Sometimes a case can be resolved only in court, and it falls to Wasser to prep performers for their time on the stand. Perhaps surprisingly, it isn’t actors who stand out in this forum.
“Some of my best clients are athletes because they take direction the best — they say, ‘OK, coach,’ and do exactly what they’re supposed to do,” she said. “And the most emotional and all over the place? That’s the musicians, especially the male ones, who will always be in tears on the stands. That rock ‘n’ roll guy who will go off on a 10-minute guitar riff, on the stand, he’ll go through an entire box of Kleenex.”

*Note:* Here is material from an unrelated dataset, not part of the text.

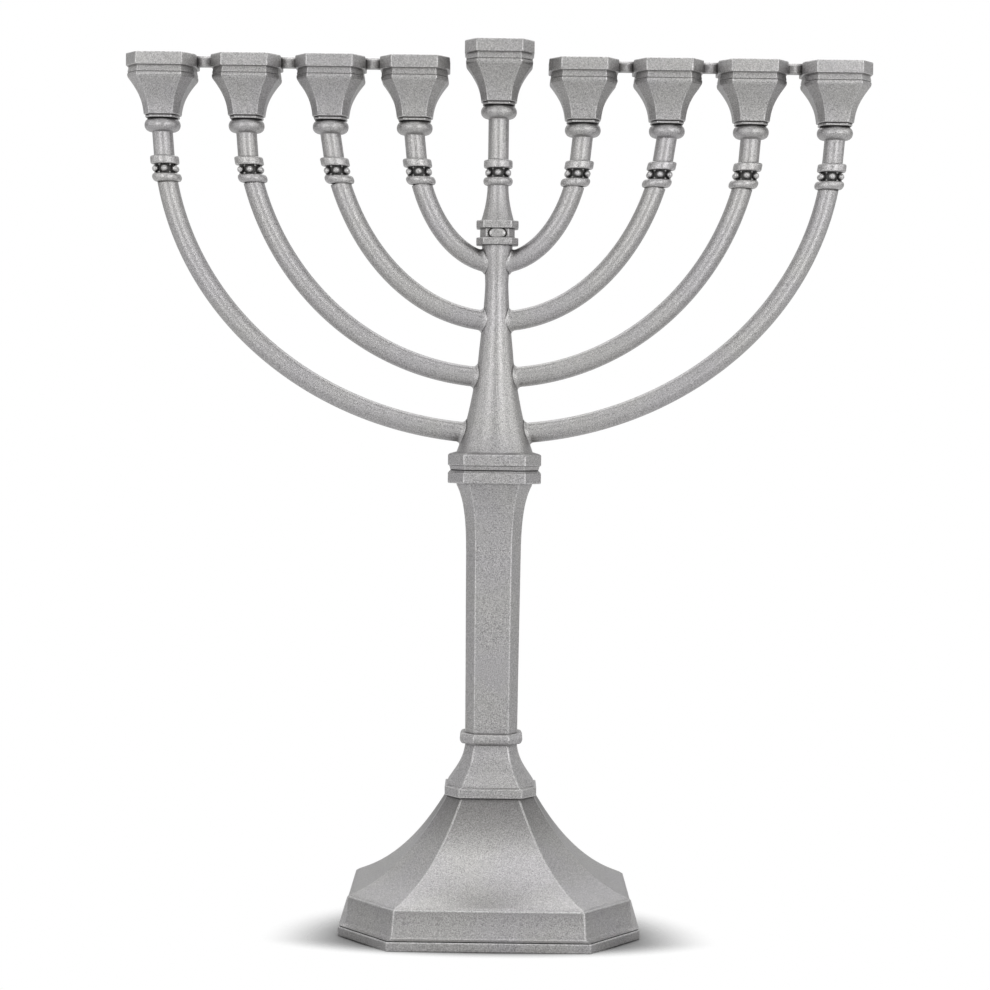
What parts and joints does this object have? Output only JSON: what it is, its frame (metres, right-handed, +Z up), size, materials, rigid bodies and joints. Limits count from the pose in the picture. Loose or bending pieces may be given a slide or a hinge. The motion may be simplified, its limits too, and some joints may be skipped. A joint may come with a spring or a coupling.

Drugs used to be the nuclear option wielded against a well-known figure by a dissatisfied spouse — a threat to reveal pictures or stories involving them could emerge in contentious cases.
“Now if it’s legal, like marijuana, and he or she is smoking, and the kids aren’t with them, most judicial officers don’t really care,” she said. “A picture of a rolled joint? It’s OK, whatever.”
Instead, allegations of abuse have become the most toxic tactic in terms of damaging reputations.
“That’s a huge source of extortion,” she said. “If you’re representing the famous, or the more famous, person, and the other is accusing you of domestic violence, you have to get on top of that in the court of public opinion. They’ll try you long before a judicial officer ever does.”
Wasser added: “It was right around 2016, the first famous case of that. Now you get a lot of other copycats.” (Notably, Jolie filed for divorce from Pitt that year, and her claims included abusive behavior on his part.)
Wasser’s happy to remain out of the spotlight, despite her fame
Wasser’s A-list clientele has turned her into a minor celebrity herself. She’s a spokesperson for Divorce.com, the do-it-yourself split site, as its chief of divorce evolution and has hosted several podcasts, including “All’s Fair with Laura Wasser” and “Divorce Sucks! With Laura Wasser,” where one guest was the Kardashian momager and matriarch Kris Jenner.
Rumor has it that Wasser also provided the real-life inspiration for Laura Dern’s character in the 2019 Netflix movie “Marriage Story,” and the watertight “Massey prenup” in “Intolerable Cruelty,” the Coen brothers’ 2003 rom-com, was apparently based on one drafted by Wasser on clients’ behalf, The New Yorker reported.
But she’s glad her profile is much lower than those of many of the people she represents.
“I don’t socialize with most of my clients. I’m with them going into and leaving court,” she said. “I’m not crazy about the celebrity because I grew up here in LA. If I had wanted to be famous, I would have taken a different path.”